Pietro Morreale, accusato di aver ucciso la fidanzata, Roberta Siragusa, e di averne cercato di bruciare il corpo avrebbe cercato di precostituirsi un alibi mandando un messaggio a un amico la mattina del ritrovamento del corpo della vittima e chiedendogli se sapesse dove era la ragazza. Emerge nel provvedimento di fermo disposto dalla Procura di Termini Imerese che accusa Morreale di omicidio volontario e occultamento di cadavere.
Nel corso dell’interrogatorio del pm, ieri, il ragazzo si e’ avvalso della facolta’ di non rispondere limitandosi a dire: “non l’ho uccisa”. Domenica mattina, invece, dopo aver portato i carabinieri sul luogo in cui era il cadavere, ha dato una versione che i pm ritengono assolutamente falsa. Morreale ha infatti raccontato che insieme a Roberta, con cui aveva partecipato a una festa, si era appartato in auto. I due avrebbero litigato e la ragazza sarebbe scesa dalla macchina e si sarebbe data fuoco con la benzina che il fidanzato teneva in una bottiglia in macchina. Il ragazzo avrebbe cercato di soccorrerla, poi sotto choc sarebbe fuggito e sarebbe tornato a casa. All’alba avrebbe detto ai suoi quel che era successo e col padre sarebbe andato in caserma.

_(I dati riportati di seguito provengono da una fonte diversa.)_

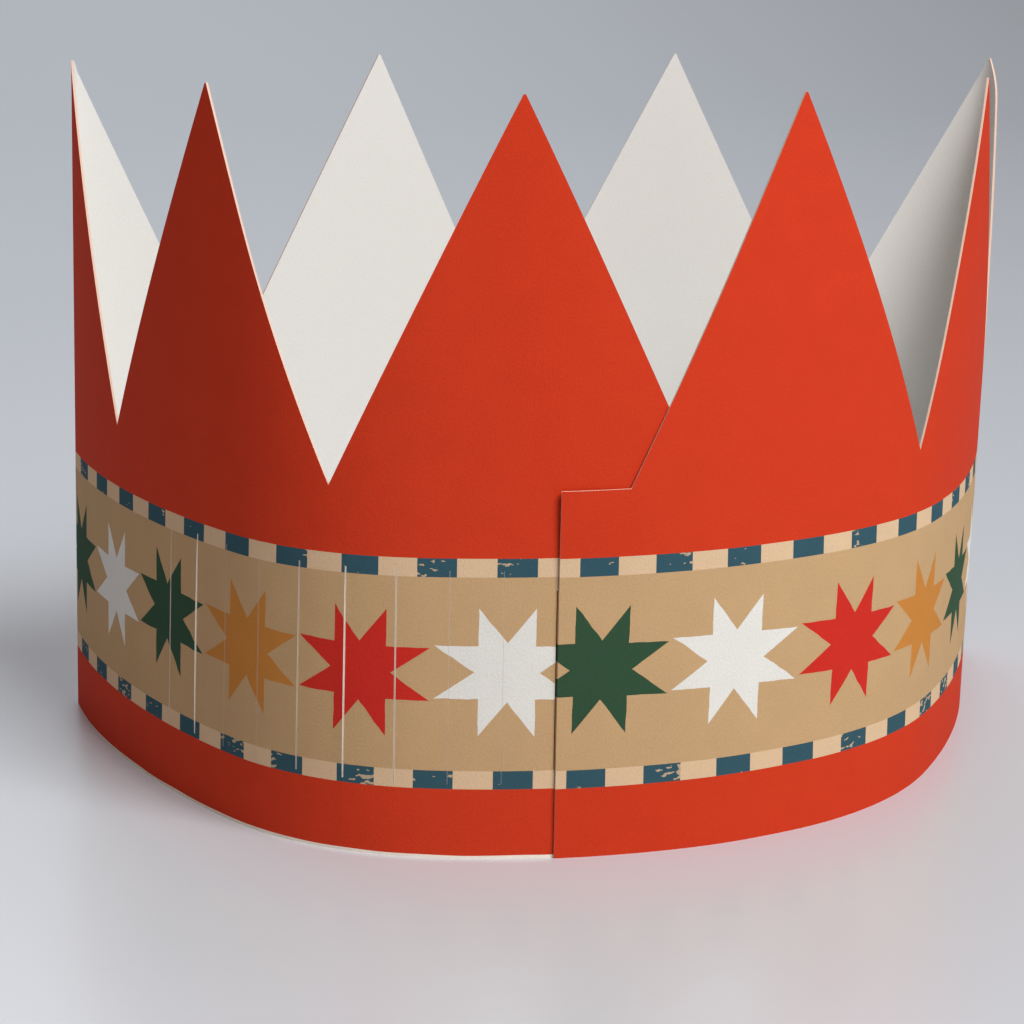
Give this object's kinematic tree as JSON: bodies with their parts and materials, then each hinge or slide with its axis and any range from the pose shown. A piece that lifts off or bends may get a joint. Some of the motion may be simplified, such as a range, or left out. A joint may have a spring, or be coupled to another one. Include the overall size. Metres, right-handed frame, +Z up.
{
  "type": "paper crown",
  "caption": "Closed ring of folded card with a row of tall pointed tips, closed at the front by a tab in a slit; printed band outside, plain inside.",
  "frame": {"origin": "middle of the crown's bounding box in plan, on the level of its foot edge", "axes": "+Z up from the foot edge to the tips; X along the ring's long way, between its two old fold creases; the front with the seam faces -Y"},
  "size_m": [0.2138, 0.1446, 0.14],
  "materials": {
    "card": "matte uncoated card, printed outside in red with a kraft band, off-white inside"
  },
  "bodies": {
    "root": {"crown_strip": "card"}
  },
  "joints": []
}
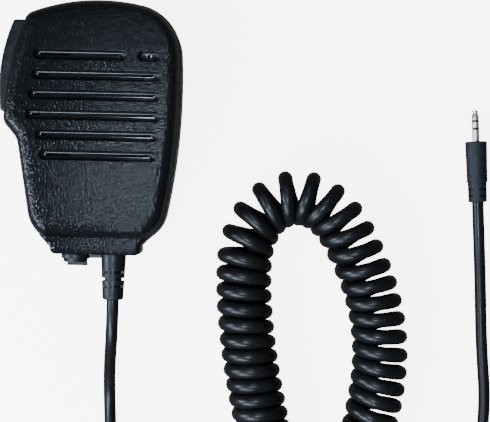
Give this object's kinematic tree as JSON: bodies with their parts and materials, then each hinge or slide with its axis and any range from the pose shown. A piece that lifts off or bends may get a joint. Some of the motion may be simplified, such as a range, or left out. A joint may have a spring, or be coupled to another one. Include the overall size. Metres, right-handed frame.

Una versione confermata sostanzialmente dai genitori e dalla sorella di Morreale che, per i pm, pero’, “presenta alcune determinanti incongruenze che raffrontate con altre dichiarazioni costituiscono un quadro indiziario particolarmente grave”. La storia del ragazzo, descritto come morbosamente geloso e violento, e’ smentita da un video che riprende la sua auto fare su e giu’ dal luogo in si trovava il corpo tra le 2.30 e le 3.38 di sabato notte. Inoltre l’amico a cui il ragazzo ha chiesto la mattina di domenica dove fosse Roberta, ci aveva parlato al telefono alle 2 di notte e testimonia che Pietro era solo in macchina. Dai primi rilievi medico-legali – oggi ci sara’ l’autopsia – emerge, intanto, che Roberta era gia’ morta quando e’ stato bruciato il corpo e che sul cadavere ci sono numerose escoriazioni. La Procura sottolinea infine diverse incongruenze anche nelle versioni date dai genitori dell’indagato.